Normale Überweisungen und Bezahlvorgänge im Handel sind mit dem Konto nicht möglich. Das Geld könne aber von Euro eins zu eins gebührenfrei in sogenannte E-Mark getauscht werden, mit denen man bei bestimmten Unternehmen im „Rechtskreis des Königreich Deutschland“ und damit nur über den eigenen „Marktplatz“ Kadari.net (KaufdasRichtige) einkaufen könne, wirbt Mario Garro, der die „Filiale“ in Ulm betreibt. Das Angebot ist freilich sehr überschaubar. Die „Gemeinwohlkasse“ sei nicht Teil des internationalen Finanzsystems und somit die einzige Alternative zum derzeitigen System. „Die Gemeinwohlkasse ist eine Initiative des Königreiches Deutschland. Sie steht für ein neues dauerhaft stabiles und unabhängiges Geld- und Finanzwesen“, heißt es auf der Homepage. Werbung betreibt die Gemeinwohlkasse auch mit Videos auf YouTube.

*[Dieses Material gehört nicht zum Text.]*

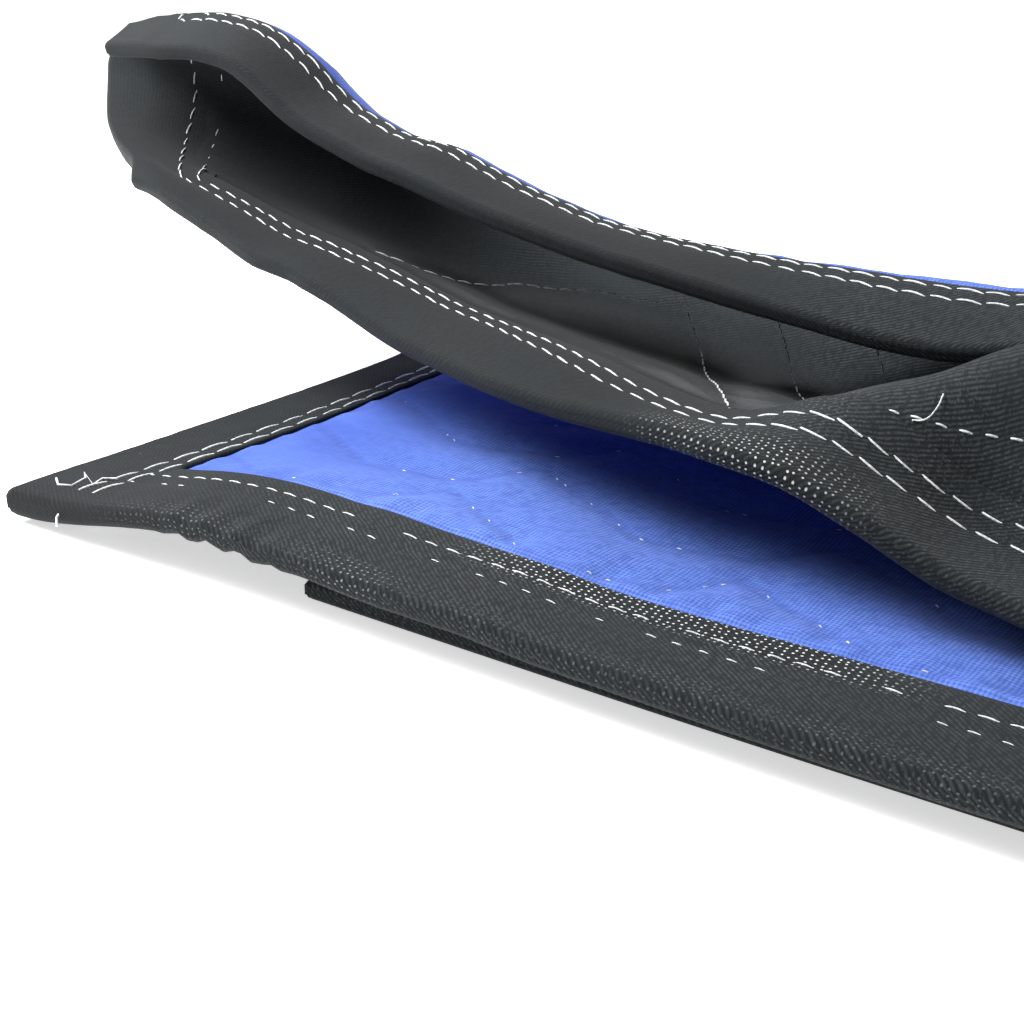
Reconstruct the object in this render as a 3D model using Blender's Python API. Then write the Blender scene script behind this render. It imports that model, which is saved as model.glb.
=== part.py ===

Die BaFin liegt seit Jahren immer wieder im Clinch mit dem 55-jährigen Fitzek und seinen unter verschiedenen Namen firmierenden „Banken“ wie „Kooperationskasse“, „Königliche Reichsbank“ und „Gemeinwohlkasse“. Eine Banklizenz hat er nie besessen. Das sei schon ein „Dauerbrenner“ heißt es bei der BaFin. Allmählich aber reicht es den Finanzaufsehern offenbar. Und offensichtlich auch dem Vermieter in Ulm, wo die „Gemeinwohlkasse“ immer wieder für Diskussionen sorgt. Den Mietvertrag hat er zum 30. Juni gekündigt.
Das „Königreich Deutschland“ wiederum nennt als Projekte auf der Homepage neben der „Gemeinwohlkasse“ einen TV-Sender, die „Deutsche Heilfürsorge“, die erwähnte „Königliche Reichsbank“ oder die „Erneuerte Vereinte Nationen“. Fitzek, der selbst ernannte „König“, war 2017 wegen Untreue und unerlaubter Bankgeschäfte vom Landgericht Halle zu drei Jahren und acht Monaten Haft verurteilt worden.
Urteil wieder aufgehoben
Es ging dabei um rund 2,4 Millionen Euro, die knapp 500 Anleger der damaligen „Kooperationskasse“, einem Vorläufer der Gemeinschaftskasse, zwischen 2010 und 2013 überlassen hatten. Allerdings hat der Bundesgerichtshof das Urteil 2018 wieder aufgehoben und zur Neuverhandlung an das Landgericht zurückverwiesen. Fitzek zufolge ist das Verfahren eingestellt.